Having spoken to Children in Need and the NSPCC, it is clear both organisations dedicate significant time and resources to the issue of child/teen sexual exploitation and with good reason. With 76,204 recorded offences including rape, grooming and sexual assault against children in 2019-19 – an average of 1 every 7 minutes – and increase of 63% in the last four years. This sharp rise might account for the fact that cases get reported more than they did previously, but the startling numbers also give a good indication of the magnitude of the problem.
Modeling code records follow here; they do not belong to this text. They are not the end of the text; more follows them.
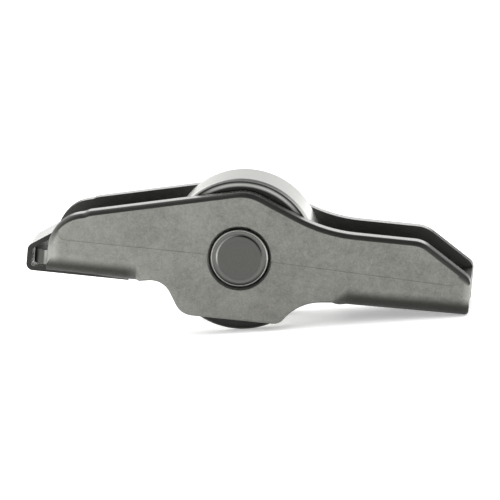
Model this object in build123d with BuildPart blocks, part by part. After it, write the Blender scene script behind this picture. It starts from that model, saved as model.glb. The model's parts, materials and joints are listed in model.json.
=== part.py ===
from build123d import *
from math import asin, atan2, cos, degrees, floor, hypot, isclose, pi, radians, tan
import os

# Roller finger follower for a valve train, lying as it rests on a level surface.
# Millimetres. The origin is the roller's axis at mid width, +X runs level towards the valve end,
# +Y along the roller's pin, +Z up.
# The arm has its own directions: u runs along its web towards the valve end and w square to
# the web, upwards. Every u and w below is counted from the roller's axis.

# Roller and its bearing
roller_diameter = 18.0
roller_width = 8.0
roller_edge_radius = 0.4
roller_bore_chamfer = 0.3
roller_side_clearance = 0.2  # from each face to its wall
pin_radius = 3.4
pin_end_setback = 0.02  # of each end face behind the wall's outer face
stake_groove_radius = 2.9  # middle of the round-bottomed groove staked into each end of the pin
stake_groove_width = 0.72
stake_groove_depth = 0.12
pin_edge_chamfer = 0.12
needle_diameter = 1.5
needle_length = 7.7
needle_end_chamfer = 0.2
needle_running_clearance = 0.03  # against the pin, and again against the roller
needle_least_gap = 0.02  # between neighbours

# Walls and web of the stamped arm
sheet = 2.45
web_floor = -4.25  # underside of the web at the ball end
nose_floor = -4.38  # and at the nose's end
nose_lean = 0.8  # degrees by which the underside falls from there towards the roller
outer_bend_radius = 2.6
bend_run_tail = 1.0  # length in which the bend fades out at the window, at the ball end
bend_run_nose = 2.2  # and at the valve end
bend_overlap_tail = 0.3  # how far the bend reaches beside the window, at the ball end
bend_overlap_nose = 0.6  # and at the valve end
edge_roll = 0.8  # rounding that the press leaves along the outer top edges
ear_edge_roll = 0.35  # and round the ears
nose_edge_roll = 0.35  # and down the nose's corners
window_clearance_tail = 2.3  # from the roller to the web, towards the ball end
window_clearance_nose = 2.35  # from the roller to the web, towards the valve end
window_corner_radius = 1.2

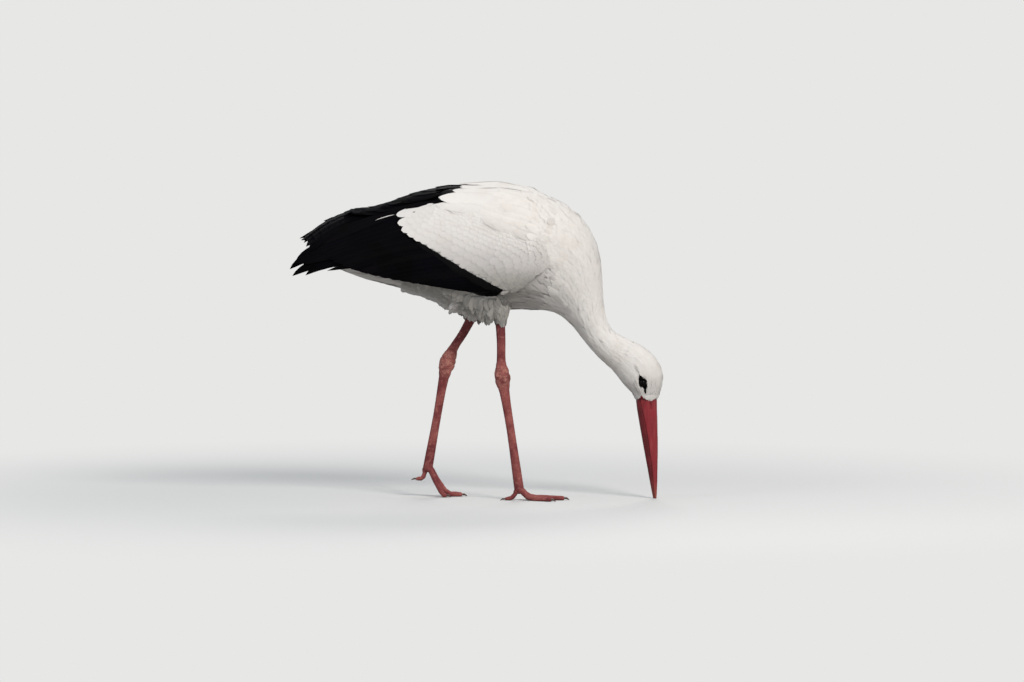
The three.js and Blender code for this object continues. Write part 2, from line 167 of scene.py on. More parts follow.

Whilst charities are developing strategies to support and prevent grooming and exploitation, the complex web that is the problem means thousands fall through the cracks, particularly post-16. Daisy, Charlie and Rita were all over 16 and technically ‘consenting adults’ when they were targeted, so they were – like so many others – easier to target, and harder to help.


Speaking off-record, a senior police officer described the problem of modern sexual exploitation as such: “I don’t even know where to begin with estimating how many young people are currently in some sort of trouble, selling sex. We don’t even know what to call it, all the time. It’s being done on Instagram, on their phones, in schools, after school, when they go out, on those websites that actually have billboards now. Friends are exploiting friends. Lads pimp out their girlfriends. And it’s impossible to sometimes even call a crime, let alone prosecute. I’m just really, really glad my kids are grown-up now.”